That report is produced by the Minister. It is headed "Decisions of TMTI Board of Directors on Board of Inquiry into TMTI CEO. In accordance, no doubt, with the instructions given to the Board, the report deals with more than just the role of the applicant. Much of it is clearly directed at producing solutions to the problems identified in the report. Of those, some clearly relate to the applicant but others relate to a suggested restructuring of the administration of the Institute. The 'Introduction' states:
“1. This report contains outcomes of TMTI Board of Directors findings and decisions on the Board of Inquiry into TMTI CEO Captain Tito Tapungao. These Board decisions are submitted to the Minister of Education and Sports for further consideration and approval before they are implemented."
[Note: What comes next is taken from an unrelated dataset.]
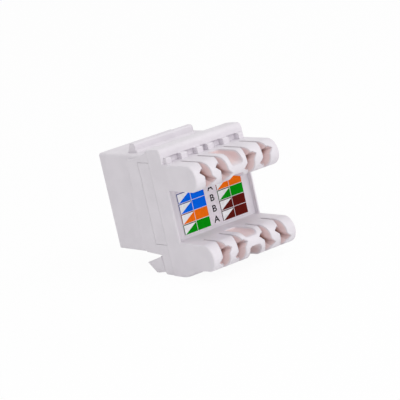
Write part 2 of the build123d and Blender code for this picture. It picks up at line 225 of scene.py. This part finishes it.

It then passes to the 'Background' including the composition of the Board, a challenge by the applicant to the inclusion on the Board of one of the members of the Board of Inquiry, Ms Kofe, which the board accepted was valid, and the fact the applicant took leave contrary to the instructions of the chairman.
Paragraph 3 deals with the applicant's part in the proceedings:
"3. The Board Directors perused the Report of the Inquiry and reviewed in some detail the allegations, findings and recommendations contained therein. The CEO made some verbal remarks to the Board commenting mainly about the Report being bias in attempting to attack one person without considering the larger picture and contribution TMTI makes to the national economy. He stated a number of times that he is ready to accept whatever verdict the Board will deliver on his case."
The section headed 'Findings' starts by stating that, In reviewing the Inquiry findings on the CEO the Board is in support of the findings..." It is not necessary to repeat the contents but it is clear the Board went through the whole of the Inquiry report and decided whether they accepted the findings. All the findings were critical in varying degrees of the applicant with the exception of an allegation relating to his handling of finances upon which they effectively cleared him.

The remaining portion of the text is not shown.